In Part II, I examine the checkered history of authorial protection, with particular emphasis on its early history as a censorship device. In Part II, I explore some of the new teachings about the nature of aesthetic creativity according to recent scientific and psychological studies. In Part III, I focus on what I call the "cash 'n' carry" nature of present copyright protection and what is missing from this debate. In Part IV, I consider the concept of the creative act in light of modern technological developments, as well as post-structuralism's deconstruction of the author. In Part V, I examine the nature of authorship as exemplified by non-traditional means of protecting creativity, including through the burgeoning international focus on the protection of traditional knowledge and on moral rights for creative endeavors. Part VI follows with an examination of the rights authors currently possess to determine when and how to share their works with the public for the first time. In Parts VII and VIII, I discuss the approaches of international human rights regimes to intellectual property rights, as well as the impact of "cash 'n' carry" copyright on developing nations and the need for a balance that protects the public domain while assuring the ability of the developing world to partake of the benefits of a growing audience for diverse cultural works. In Part IX, I propose a revised authorial control mechanism that balances both a heightened right of authorial control in certain areas and a reduced level of control in the critical arena of derivative rights. To achieve this balance, further studies on the impulse toward aesthetic creativity need to be conducted to assure that the scope of authorial control is no greater than required to achieve the goal of incentivizing the creation of new works.

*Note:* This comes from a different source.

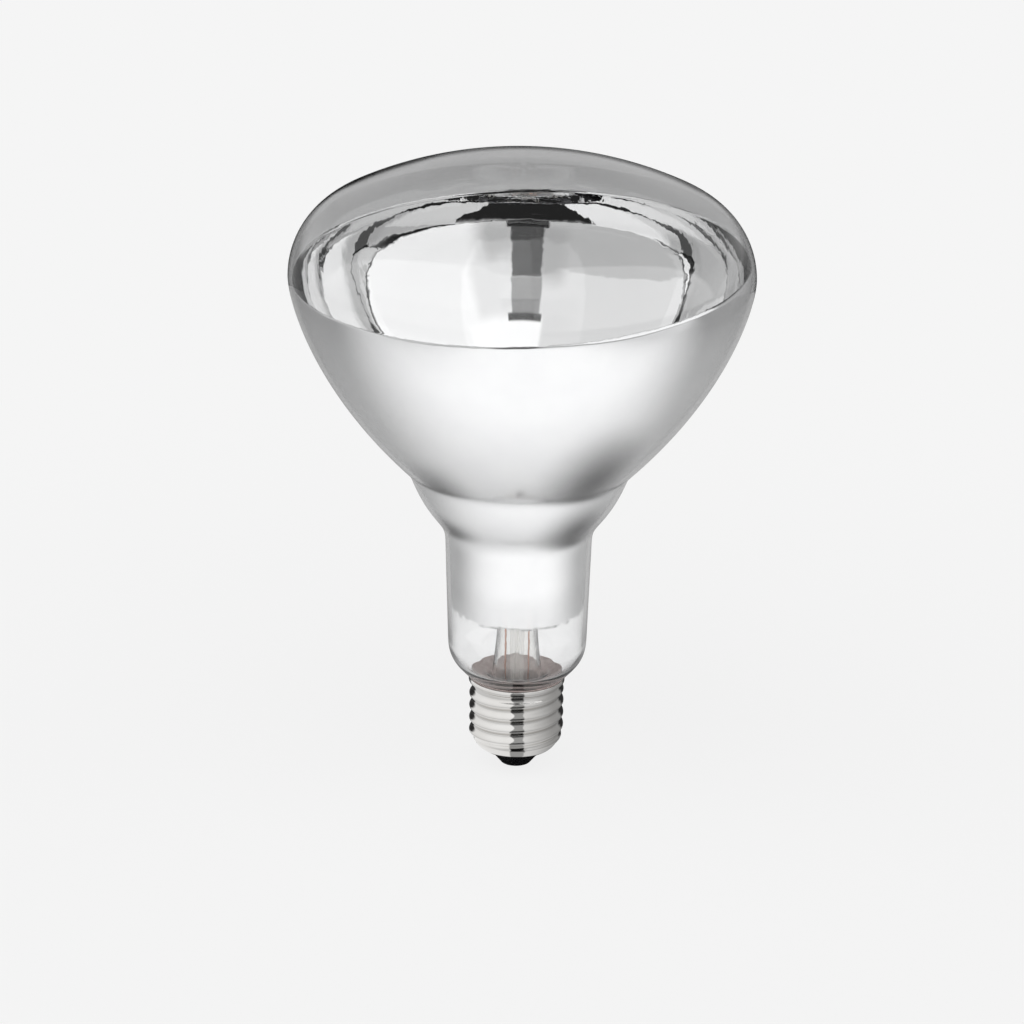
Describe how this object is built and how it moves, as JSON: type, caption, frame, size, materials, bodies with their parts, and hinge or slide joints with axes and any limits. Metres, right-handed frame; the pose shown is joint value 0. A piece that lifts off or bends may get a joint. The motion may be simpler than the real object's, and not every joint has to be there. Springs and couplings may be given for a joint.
{
  "type": "hard glass bulb",
  "caption": "Hard glass reflector bulb for radiant heat: clear domed face, mirror-coated bowl, stepped neck, screw cap with a centre contact.",
  "frame": {"origin": "middle of the centre contact's flat tip, at the lowest point of the screw cap", "axes": "+Z along the bulb's axis, from the contact out through the clear face; +Y away from the picture's viewer, +X to its right"},
  "size_m": [0.125, 0.125, 0.174],
  "materials": {
    "bulb_glass": "clear, polished blown hard glass",
    "mirror_coating": "vapour-deposited aluminium, mirror bright inside, satin seen through the glass",
    "stem_glass": "clear pressed glass",
    "tungsten_wire": "dark grey drawn wire",
    "molybdenum_wire": "grey drawn wire",
    "nickel_wire": "bright drawn wire",
    "copper_wire": "dull copper wire",
    "cap_plating": "nickel-plated rolled sheet, slightly warm",
    "cap_insulator_glass": "glossy black moulded glass",
    "contact_brass": "pressed plate with a tinned tip",
    "basing_cement": "matt pinkish brown basing cement",
    "solder": "dull solder"
  },
  "bodies": {
    "root": {"basing_cement": "basing_cement", "bulb_envelope": "bulb_glass", "cap_insulator": "cap_insulator_glass", "cap_shell": "cap_plating", "centre_contact": "contact_brass", "exhaust_tube": "stem_glass", "filament": "tungsten_wire", "filament_support_1": "molybdenum_wire", "filament_support_2": "molybdenum_wire", "filament_support_3": "molybdenum_wire", "filament_support_4": "molybdenum_wire", "filament_support_5": "molybdenum_wire", "lead_inner_left": "nickel_wire", "lead_inner_right": "nickel_wire", "lead_outer_centre": "copper_wire", "lead_outer_side": "copper_wire", "reflector_coating": "mirror_coating", "side_solder": "solder", "stem_glass": "stem_glass"}
  },
  "joints": []
}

    There is no debating that copyright has had a checkered past internationally. The first attempts to garner protection for published works of authorship were the notorious printers' guilds monopolies of the sixteenth century. (24) Protection was originally granted in the form of exclusive "patents" granted to stationers for the right to publish a particular manuscript. (25) The publisher, not the author, was given a perpetual monopoly on the publication of such tracts. (26) Behind such exclusive rights, however, was the ugly stepsister of censorships....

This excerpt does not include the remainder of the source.